Windows explorer has an option to remove properties from media files: “Remove Properties and Personal Information”. For example, removing Exif data from JPEG files.
There is an issue with this feature: it does not properly remove Exif data.
Within an open folder (Windows explorer), select a media file (I’m using Canon_40D.jpg), right-click and select properties:
Then click “Remove Properties and Personal Information”:
When you click OK, a new file will be created: Canon_40D – Copy.jpg (I renamed this file to Canon_40D-redacted-W11.jpg, because I tested this first on my Windows 11 machine).
File Canon_40D.jpg contains Exif data pertaining to the camera, like its maker and model:
File Canon_40D-redacted-W11.jpg (the redacted version of file Canon_40D.jpg) contains less Exif data: the maker and model properties have been removed:
Looking at the redacted file with binary editor 010 Editor, I noticed that these properties had not been completely removed. Let me explain.
JPEG files are composed of segments of data, these segments can be analyzed with my tool jpegdump.py.
Here is the output for file Canon_40D.jpg (original file), I’m using option -E to include the SHA256 hash of the data of each segment:
And here is the output for file Canon_40D-redacted-W11.jpg (redacted file):
Notice that all the hashes of the segments are identical, except for the third segment, APP1. This segment contains the Exif data. This means that only the Exif data has changed, nothing else, like the picture itself.
Segments APP1 of both pictures have the same size, 2476 bytes. Although properties have been removed, Microsoft Explorer’s removal feature did not shrink the segment.
When I open the original file (Canon_40D.jpg) with 010 Editor, a template for JPEG files is automatically used to parse the structure of the JPEG file. This can be seen in the Template Results below the hexadecimal dump:
The JPG template is also able to parse Exif data: I drilled down in the template hierarchy, until I found the Exif properties (circled in red). There are 11 properties, the first is Make (tag 0x010F) and the second one is Model (tag 0x0110).
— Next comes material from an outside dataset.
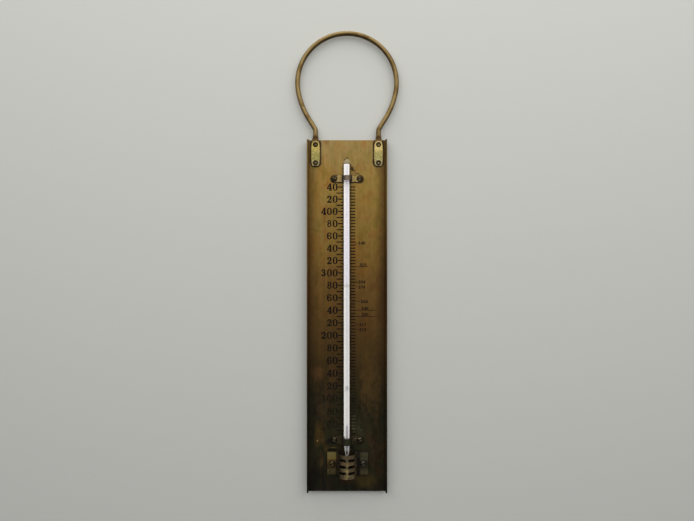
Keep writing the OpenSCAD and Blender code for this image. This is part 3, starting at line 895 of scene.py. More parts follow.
@dataclass(frozen=True)
class LeatherFinish:
    """Thin dark leather that has taken up syrup."""

    def made(self) -> Material:
        """Paints the material.

        Returns:
            The material.
        """
        paint = Paint("packing")
        pores = paint.noise(2200, 5.0, roughness=0.7)
        paint.colour = paint.mix(pores, tone(60, 44, 30), tone(104, 80, 54))
        return paint.surface(Roughness=0.7 + pores * 0.2, Normal=paint.bump(pores, 0.5, 0.06))


@dataclass(frozen=True)
class FillingFinish:
    """Black wax rubbed into the engraving, thin in places and under the plate's grime at its foot."""

    datum: Datum

    def made(self) -> Material:
        """Paints the material.

        Returns:
            The material.
        """
        paint = Paint("black_filling", self.datum)
        slope = paint.slope
        thin = slope(paint.noise(900, 4.0, roughness=0.7), 0.56, 0.74)
        grime = slope(paint.spot[1], 82, 56) * slope(paint.noise(420, 4.0), 0.36, 0.56)
        paint.colour = paint.mix(thin * 0.3, tone(16, 10, 5), tone(60, 42, 20))
        paint.lay(grime * 0.75, tone(30, 30, 19))
        return paint.surface(Roughness=0.7 + thin * 0.2, Specular_IOR_Level=0.1)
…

Opening the template DIRENTRY structure for property Make reveals the following fields:
Remark that the string “Canon”, that is the string value of the Make property, is not contained inside the DIRENTRY structure for said property. What it does contain, is the size of the string (6 bytes) and an offset to the string itself (an offset of 146 bytes). Literal string values (StrAscii structures) are stored inside the Exif data structure, after the list of DIRENTRY structures.
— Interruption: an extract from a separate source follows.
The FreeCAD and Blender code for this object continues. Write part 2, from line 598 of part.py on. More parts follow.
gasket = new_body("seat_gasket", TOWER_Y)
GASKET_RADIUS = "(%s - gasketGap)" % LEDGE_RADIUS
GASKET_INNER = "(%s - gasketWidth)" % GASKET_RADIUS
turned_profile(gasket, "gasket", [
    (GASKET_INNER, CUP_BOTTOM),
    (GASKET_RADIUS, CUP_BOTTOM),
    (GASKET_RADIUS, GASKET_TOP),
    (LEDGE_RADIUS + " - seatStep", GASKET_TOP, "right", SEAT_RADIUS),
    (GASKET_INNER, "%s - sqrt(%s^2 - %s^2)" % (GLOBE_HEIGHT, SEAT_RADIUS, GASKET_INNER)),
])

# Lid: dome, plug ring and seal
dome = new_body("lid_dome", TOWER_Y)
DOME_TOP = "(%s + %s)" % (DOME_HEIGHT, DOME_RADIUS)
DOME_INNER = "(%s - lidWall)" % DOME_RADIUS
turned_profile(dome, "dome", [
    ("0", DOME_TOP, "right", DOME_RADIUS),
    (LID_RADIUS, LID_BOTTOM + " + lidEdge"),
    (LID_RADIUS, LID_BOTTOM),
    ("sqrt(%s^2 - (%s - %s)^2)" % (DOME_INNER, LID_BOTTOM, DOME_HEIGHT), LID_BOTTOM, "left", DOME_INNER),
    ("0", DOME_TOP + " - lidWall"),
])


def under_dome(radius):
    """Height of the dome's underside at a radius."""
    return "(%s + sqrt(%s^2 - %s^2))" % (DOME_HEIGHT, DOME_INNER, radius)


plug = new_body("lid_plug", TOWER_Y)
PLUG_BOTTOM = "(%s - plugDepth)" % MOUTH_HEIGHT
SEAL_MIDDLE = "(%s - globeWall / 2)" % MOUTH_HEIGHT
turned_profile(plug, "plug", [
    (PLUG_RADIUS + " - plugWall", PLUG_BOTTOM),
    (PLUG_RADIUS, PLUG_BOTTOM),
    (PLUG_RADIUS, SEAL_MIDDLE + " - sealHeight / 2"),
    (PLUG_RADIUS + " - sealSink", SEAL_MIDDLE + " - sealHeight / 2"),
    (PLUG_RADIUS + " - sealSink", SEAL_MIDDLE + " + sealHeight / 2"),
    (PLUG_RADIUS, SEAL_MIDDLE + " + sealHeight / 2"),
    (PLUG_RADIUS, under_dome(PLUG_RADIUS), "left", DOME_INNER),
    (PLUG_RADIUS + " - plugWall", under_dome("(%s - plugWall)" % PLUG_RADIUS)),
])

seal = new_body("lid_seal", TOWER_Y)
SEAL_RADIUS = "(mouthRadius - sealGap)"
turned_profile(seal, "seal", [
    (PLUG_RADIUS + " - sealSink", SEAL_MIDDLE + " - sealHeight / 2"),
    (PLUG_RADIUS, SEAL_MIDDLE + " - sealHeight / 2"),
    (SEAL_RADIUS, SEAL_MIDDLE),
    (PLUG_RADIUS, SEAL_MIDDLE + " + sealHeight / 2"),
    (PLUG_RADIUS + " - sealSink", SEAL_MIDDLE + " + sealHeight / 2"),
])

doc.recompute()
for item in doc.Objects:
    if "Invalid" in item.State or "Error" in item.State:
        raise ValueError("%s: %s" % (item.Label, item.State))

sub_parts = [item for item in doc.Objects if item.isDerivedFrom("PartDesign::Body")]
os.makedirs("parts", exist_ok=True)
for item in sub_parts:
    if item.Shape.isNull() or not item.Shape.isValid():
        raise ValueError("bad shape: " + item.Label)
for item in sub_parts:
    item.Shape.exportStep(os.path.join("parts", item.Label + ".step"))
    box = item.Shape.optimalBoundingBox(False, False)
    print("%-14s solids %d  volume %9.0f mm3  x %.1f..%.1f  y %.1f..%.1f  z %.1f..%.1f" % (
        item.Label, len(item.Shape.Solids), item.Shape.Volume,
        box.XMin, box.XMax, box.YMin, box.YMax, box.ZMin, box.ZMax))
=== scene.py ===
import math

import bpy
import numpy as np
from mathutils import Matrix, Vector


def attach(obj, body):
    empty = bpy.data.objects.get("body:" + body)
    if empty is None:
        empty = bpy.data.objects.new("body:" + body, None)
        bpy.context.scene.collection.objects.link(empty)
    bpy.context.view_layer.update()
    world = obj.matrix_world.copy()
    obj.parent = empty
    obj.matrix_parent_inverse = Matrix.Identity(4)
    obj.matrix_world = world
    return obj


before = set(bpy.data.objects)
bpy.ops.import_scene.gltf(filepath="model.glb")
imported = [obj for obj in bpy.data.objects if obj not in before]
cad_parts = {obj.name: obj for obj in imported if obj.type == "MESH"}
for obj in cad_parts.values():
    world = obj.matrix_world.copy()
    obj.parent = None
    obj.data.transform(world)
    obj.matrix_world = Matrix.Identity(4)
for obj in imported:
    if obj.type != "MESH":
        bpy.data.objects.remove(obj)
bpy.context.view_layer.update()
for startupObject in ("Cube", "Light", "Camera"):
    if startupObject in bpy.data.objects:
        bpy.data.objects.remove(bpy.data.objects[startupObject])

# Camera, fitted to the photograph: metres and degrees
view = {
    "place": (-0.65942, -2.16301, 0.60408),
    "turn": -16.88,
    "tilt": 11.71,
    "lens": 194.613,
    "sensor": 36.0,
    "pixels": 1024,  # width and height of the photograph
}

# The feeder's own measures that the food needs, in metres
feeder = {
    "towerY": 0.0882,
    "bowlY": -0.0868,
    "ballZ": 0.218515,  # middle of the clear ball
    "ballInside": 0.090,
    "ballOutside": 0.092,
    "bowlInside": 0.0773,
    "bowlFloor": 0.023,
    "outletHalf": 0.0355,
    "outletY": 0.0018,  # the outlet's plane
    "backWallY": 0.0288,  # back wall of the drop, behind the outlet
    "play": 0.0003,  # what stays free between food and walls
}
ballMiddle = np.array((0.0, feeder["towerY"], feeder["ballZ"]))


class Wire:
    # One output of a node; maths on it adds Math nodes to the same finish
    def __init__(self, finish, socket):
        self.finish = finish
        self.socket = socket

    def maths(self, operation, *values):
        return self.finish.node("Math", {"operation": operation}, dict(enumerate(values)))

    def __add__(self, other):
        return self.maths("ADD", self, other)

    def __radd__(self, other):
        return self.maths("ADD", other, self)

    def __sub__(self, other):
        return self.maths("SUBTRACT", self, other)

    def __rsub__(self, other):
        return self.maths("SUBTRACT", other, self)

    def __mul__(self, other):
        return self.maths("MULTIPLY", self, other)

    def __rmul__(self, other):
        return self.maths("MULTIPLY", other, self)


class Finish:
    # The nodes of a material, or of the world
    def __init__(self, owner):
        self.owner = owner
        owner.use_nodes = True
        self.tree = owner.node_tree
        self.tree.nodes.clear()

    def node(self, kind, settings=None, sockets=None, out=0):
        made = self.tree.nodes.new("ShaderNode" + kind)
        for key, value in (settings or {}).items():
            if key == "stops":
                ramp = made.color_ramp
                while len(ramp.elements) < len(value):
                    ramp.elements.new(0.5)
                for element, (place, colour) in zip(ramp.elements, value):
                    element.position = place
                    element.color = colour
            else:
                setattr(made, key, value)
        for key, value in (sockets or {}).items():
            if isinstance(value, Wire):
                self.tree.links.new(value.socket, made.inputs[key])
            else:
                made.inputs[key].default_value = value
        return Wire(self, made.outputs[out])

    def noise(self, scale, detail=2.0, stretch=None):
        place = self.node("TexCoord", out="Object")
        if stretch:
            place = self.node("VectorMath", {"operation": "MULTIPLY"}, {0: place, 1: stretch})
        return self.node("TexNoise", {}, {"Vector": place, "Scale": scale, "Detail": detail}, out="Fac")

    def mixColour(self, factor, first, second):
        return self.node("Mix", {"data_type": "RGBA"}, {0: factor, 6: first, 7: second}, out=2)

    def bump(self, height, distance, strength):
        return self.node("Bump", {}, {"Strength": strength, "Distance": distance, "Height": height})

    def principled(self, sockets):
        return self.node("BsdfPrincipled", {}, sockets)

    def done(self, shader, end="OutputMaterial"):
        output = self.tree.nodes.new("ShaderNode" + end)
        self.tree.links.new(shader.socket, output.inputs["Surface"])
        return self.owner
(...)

It is the same for the Model property:
The Model DIRENTRY structure points to an ASCII string (StrAscii), size is 4 bytes and offset is 152 bytes.
Let’s take a look now, again with 010 Editor, at the cleaned file that was created by clicking “Remove Properties and Personal Information” (Canon_40D-redacted-W11.jpg):
Notice that this file has 8 DIRENTRY structures in stead of 11: 3 Exif properties have been removed (Make, Model & Software). And the StrAscii structures for these 3 properties do not appear in the template result.
However, these 3 StrAscii string values are still inside the APP1 segment:
They are at the exact same location as in the original file (Canon_40D.jpg):
Conclusion: when you use Windows Explorer’s “Remove Properties and Personal Information” feature, Exif properties will be removed, but if these are string properties, they are not completely removed.
Windows Explorer’s “Remove Properties and Personal Information” feature removes DIRENTRY structures (properties), but does not remove StrAscii structures (properties’ string values).
When the Exif data of JPEG files cleaned with this feature is viewed, the orphaned strings will not appear. But when they are viewed with a binary editor, these strings do appear. And of course, they can also be easily visualized with a strings utility (here I’m using my strings utility strings.py):
You will not know to which properties these strings belong, because that information has been erased (DIRENTRY structures). But here, just the string values themselves, are enough to know that this is a Canon camera and that GIMP software was used to produce the final picture.
In case you want to test this yourself and try to reproduce my findings, you can download file Canon_40D.jpg from here. The file I created by using Windows Explorer’s “Remove Properties and Personal Information” feature, Canon_40D-redacted-W11.jpg, has a SHA256 of 8B190028D0F9F2A6F7EDB1DC0955008D73173C32C19C32CE62372C7163EE1223. I tested this on a fully patched Windows 10 machine (21H2) and a fully patched Windows 11 machine. The results where completely identical.
And as I know that some remaining Windows 7 users will want to know if Windows 7 is also affected: a fully patched Windows 7 machine has the same issue (though the cleaned file was different from the W10/W11 file).
If you absolutely want to make sure that all metadata is gone from your media files, do not use Windows Explorer (for the moment). Use another tool. Ideally, use a tool that completely removes the segments containing metadata (APP1, APP2, …).
I did inform Microsoft about this issue.